>>

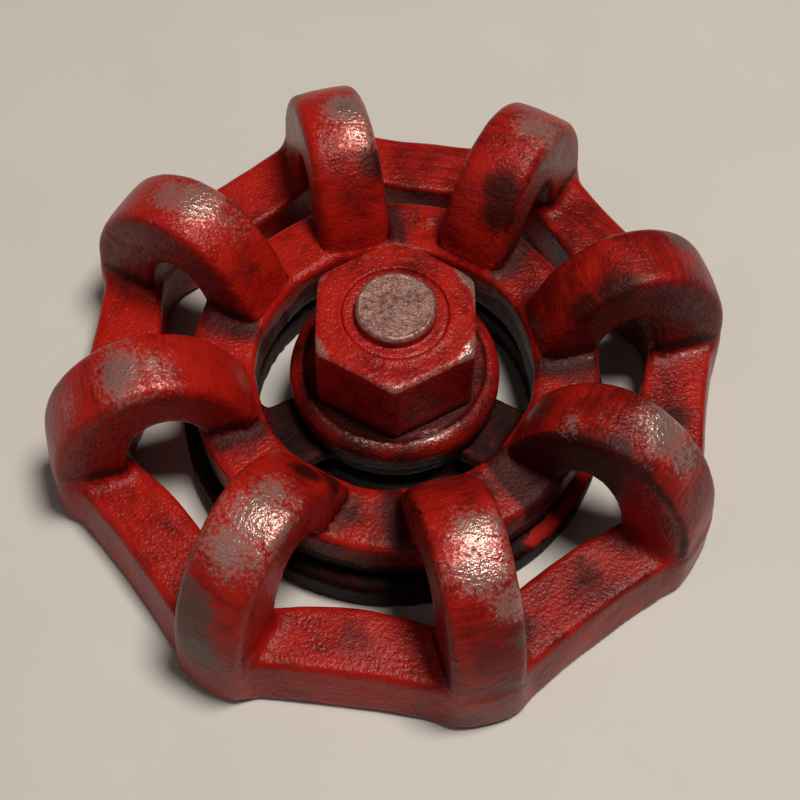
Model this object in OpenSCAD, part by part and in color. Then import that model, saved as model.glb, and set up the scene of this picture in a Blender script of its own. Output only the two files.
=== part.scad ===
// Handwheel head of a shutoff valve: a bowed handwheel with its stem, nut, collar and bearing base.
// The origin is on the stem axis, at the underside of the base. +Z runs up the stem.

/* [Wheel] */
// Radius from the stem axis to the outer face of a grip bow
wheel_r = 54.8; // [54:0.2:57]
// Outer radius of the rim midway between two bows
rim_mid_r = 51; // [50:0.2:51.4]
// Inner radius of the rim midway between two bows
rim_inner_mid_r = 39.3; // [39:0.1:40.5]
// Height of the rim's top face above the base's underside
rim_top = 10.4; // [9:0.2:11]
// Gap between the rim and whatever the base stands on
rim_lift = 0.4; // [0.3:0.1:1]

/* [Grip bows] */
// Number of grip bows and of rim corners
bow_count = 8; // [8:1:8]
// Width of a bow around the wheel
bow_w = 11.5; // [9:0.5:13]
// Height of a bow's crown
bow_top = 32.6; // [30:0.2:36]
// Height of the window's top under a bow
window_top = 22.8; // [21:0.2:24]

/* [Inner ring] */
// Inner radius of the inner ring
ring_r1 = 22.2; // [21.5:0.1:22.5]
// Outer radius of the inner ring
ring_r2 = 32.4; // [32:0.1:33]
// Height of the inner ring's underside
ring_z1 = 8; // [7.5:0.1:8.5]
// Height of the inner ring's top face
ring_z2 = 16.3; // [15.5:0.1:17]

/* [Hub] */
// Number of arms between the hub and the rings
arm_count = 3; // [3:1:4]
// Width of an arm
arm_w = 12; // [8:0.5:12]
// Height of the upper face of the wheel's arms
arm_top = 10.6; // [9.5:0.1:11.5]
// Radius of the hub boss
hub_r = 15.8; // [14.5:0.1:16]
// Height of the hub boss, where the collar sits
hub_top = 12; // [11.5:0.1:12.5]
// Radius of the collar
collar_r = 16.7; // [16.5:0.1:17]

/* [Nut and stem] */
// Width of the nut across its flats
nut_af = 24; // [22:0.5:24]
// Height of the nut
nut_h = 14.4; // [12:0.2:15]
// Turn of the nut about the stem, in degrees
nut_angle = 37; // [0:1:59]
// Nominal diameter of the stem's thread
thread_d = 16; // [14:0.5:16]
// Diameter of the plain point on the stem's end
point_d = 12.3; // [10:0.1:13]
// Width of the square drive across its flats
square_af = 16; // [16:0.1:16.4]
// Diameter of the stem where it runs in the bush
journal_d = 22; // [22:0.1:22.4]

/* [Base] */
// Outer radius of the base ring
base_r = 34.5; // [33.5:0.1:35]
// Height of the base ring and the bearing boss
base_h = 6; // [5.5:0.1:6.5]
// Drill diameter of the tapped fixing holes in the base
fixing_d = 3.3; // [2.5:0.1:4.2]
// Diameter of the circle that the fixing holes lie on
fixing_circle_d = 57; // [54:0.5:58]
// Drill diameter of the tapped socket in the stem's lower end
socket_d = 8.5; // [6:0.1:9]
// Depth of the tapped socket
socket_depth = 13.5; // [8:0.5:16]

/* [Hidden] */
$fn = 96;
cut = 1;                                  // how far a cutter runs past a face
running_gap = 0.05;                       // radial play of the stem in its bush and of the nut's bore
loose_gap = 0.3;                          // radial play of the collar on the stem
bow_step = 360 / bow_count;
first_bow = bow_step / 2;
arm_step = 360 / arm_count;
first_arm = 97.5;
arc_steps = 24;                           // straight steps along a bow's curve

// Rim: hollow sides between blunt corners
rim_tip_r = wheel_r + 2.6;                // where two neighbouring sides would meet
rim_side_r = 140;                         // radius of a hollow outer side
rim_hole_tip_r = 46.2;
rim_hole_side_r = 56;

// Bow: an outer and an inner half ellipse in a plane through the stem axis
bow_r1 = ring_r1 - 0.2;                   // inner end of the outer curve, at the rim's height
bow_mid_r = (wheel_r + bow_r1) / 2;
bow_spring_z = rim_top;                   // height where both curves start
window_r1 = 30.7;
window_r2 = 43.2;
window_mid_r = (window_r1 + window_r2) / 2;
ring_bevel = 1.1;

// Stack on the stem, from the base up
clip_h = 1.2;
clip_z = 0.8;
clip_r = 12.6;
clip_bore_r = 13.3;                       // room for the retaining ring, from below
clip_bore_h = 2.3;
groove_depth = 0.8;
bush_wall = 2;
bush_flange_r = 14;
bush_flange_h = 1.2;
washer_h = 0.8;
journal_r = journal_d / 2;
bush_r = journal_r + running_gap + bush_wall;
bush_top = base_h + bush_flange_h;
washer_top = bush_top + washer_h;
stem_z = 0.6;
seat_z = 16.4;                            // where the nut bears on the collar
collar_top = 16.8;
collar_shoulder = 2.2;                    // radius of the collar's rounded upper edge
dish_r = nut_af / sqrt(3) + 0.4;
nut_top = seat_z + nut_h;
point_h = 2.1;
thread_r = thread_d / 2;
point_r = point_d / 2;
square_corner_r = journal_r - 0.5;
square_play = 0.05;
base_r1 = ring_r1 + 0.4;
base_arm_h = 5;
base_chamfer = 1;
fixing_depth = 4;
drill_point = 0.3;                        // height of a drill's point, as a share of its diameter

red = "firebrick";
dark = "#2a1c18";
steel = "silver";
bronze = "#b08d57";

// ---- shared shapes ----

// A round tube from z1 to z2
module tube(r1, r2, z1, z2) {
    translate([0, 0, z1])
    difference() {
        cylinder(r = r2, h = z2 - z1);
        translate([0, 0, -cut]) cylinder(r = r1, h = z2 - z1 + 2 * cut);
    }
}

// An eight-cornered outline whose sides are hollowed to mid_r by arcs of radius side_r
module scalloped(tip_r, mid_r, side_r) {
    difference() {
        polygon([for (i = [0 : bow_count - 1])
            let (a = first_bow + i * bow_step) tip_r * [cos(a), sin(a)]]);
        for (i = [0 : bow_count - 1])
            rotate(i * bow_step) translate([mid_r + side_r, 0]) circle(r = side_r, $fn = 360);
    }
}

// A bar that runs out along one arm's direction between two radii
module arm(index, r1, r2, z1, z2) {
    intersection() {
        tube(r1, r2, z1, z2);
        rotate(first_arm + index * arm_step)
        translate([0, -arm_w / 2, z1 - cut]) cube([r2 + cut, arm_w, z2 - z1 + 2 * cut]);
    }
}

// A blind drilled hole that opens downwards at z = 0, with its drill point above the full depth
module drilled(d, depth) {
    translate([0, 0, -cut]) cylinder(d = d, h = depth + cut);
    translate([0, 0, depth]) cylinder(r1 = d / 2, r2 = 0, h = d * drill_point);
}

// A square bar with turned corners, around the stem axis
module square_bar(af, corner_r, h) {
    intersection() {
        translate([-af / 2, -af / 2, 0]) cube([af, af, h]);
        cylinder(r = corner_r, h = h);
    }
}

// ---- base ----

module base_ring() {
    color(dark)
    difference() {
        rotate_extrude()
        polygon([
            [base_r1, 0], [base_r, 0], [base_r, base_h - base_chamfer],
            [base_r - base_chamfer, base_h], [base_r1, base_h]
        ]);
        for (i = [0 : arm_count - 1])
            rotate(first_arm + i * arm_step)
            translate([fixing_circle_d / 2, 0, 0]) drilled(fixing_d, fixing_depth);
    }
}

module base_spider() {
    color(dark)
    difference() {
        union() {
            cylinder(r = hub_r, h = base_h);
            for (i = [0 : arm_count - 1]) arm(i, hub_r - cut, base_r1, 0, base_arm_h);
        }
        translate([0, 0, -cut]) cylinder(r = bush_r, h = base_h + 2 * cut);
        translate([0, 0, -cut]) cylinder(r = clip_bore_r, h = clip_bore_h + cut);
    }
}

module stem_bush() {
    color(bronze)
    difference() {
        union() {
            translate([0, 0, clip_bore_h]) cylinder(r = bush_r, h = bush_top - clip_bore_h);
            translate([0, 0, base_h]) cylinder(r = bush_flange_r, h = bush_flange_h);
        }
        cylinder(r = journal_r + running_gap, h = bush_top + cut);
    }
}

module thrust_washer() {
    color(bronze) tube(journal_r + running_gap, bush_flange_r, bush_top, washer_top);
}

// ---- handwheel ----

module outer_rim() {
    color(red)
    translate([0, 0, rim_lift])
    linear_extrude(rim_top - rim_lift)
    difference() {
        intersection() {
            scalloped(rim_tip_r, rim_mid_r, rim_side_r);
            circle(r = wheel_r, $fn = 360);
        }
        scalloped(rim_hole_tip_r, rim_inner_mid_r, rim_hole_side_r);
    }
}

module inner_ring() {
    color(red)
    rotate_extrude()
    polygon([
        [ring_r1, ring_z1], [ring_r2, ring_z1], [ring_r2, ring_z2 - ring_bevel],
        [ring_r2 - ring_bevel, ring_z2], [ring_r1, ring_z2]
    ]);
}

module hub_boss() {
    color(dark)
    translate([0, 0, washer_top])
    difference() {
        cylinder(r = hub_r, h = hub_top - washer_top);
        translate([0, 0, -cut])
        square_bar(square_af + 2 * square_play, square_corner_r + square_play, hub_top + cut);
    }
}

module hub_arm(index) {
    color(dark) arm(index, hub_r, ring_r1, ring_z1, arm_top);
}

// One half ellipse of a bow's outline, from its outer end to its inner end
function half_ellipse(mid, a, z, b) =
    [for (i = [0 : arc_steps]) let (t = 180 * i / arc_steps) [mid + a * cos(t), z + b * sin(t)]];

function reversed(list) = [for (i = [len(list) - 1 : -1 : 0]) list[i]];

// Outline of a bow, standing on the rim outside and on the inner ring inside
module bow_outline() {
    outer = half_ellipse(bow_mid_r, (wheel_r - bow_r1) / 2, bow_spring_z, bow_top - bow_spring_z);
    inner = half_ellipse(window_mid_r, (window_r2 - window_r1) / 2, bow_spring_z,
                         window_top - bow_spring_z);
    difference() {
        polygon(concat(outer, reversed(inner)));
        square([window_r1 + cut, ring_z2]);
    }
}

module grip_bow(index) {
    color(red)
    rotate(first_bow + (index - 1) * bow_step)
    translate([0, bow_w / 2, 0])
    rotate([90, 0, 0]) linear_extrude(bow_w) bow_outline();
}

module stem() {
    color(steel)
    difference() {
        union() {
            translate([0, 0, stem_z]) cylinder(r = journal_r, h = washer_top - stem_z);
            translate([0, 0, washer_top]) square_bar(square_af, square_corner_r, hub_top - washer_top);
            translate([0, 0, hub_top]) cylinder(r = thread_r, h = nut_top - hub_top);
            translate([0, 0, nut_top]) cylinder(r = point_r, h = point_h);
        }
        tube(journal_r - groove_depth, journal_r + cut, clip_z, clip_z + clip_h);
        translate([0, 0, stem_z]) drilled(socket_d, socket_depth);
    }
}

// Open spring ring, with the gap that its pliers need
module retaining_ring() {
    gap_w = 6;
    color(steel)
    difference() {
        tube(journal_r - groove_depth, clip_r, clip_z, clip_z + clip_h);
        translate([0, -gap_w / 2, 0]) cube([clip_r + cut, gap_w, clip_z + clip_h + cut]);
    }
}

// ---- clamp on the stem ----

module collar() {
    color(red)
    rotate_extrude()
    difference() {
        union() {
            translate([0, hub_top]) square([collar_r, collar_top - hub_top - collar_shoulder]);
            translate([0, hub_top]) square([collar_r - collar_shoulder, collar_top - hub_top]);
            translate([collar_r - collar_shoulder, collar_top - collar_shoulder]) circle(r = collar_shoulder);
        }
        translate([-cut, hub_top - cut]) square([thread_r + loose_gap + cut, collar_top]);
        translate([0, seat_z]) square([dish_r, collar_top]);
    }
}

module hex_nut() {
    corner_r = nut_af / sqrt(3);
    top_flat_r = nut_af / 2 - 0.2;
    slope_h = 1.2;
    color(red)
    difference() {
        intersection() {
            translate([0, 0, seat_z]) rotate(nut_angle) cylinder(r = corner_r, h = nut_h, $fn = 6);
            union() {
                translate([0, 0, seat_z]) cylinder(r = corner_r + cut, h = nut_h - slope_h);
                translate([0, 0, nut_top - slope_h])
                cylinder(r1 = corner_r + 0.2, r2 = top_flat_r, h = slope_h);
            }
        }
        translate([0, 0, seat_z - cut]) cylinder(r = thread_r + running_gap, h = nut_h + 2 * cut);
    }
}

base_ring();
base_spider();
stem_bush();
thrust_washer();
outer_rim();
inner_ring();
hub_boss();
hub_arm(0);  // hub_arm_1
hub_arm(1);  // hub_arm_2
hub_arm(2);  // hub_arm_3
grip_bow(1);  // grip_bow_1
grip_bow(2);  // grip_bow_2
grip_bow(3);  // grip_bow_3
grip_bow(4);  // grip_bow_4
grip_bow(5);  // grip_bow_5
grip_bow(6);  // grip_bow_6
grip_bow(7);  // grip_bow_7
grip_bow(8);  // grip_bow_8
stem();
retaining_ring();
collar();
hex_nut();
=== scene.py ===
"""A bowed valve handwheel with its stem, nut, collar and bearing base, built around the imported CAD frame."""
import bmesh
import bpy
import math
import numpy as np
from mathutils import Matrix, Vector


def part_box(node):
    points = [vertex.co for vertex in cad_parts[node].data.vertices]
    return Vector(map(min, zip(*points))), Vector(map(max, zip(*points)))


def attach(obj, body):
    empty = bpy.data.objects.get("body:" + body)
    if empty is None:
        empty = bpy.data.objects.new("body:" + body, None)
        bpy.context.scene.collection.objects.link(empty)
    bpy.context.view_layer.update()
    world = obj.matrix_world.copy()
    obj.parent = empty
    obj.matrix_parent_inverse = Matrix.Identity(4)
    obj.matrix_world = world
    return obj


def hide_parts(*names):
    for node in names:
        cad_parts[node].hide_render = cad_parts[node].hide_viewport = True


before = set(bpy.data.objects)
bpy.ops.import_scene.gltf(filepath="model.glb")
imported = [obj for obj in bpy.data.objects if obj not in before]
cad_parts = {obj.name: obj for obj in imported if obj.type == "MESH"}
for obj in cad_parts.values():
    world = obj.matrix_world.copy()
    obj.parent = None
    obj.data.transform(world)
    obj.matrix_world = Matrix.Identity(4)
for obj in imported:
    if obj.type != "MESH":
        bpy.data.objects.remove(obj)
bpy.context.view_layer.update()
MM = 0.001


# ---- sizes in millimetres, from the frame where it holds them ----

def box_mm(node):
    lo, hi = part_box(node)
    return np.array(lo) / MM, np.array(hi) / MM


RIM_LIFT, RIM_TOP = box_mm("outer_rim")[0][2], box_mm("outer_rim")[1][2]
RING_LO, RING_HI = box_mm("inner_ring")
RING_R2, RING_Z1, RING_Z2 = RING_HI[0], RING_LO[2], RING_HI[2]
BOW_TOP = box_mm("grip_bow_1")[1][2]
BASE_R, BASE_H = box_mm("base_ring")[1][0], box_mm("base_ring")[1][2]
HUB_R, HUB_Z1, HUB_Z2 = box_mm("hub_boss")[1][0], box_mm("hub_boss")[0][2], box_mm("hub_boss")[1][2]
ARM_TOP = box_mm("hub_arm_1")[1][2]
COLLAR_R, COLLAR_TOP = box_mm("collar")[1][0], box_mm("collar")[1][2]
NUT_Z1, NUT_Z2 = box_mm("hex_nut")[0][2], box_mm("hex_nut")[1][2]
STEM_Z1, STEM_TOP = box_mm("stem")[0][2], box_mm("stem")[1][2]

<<

Given task: Starting with the line with "base_ring();" and ending with the line with "from mathutils import Matrix, Vector", extract every line exactly and nothing outside that span.

Reply:
base_ring();
base_spider();
stem_bush();
thrust_washer();
outer_rim();
inner_ring();
hub_boss();
hub_arm(0);  // hub_arm_1
hub_arm(1);  // hub_arm_2
hub_arm(2);  // hub_arm_3
grip_bow(1);  // grip_bow_1
grip_bow(2);  // grip_bow_2
grip_bow(3);  // grip_bow_3
grip_bow(4);  // grip_bow_4
grip_bow(5);  // grip_bow_5
grip_bow(6);  // grip_bow_6
grip_bow(7);  // grip_bow_7
grip_bow(8);  // grip_bow_8
stem();
retaining_ring();
collar();
hex_nut();
=== scene.py ===
"""A bowed valve handwheel with its stem, nut, collar and bearing base, built around the imported CAD frame."""
import bmesh
import bpy
import math
import numpy as np
from mathutils import Matrix, Vector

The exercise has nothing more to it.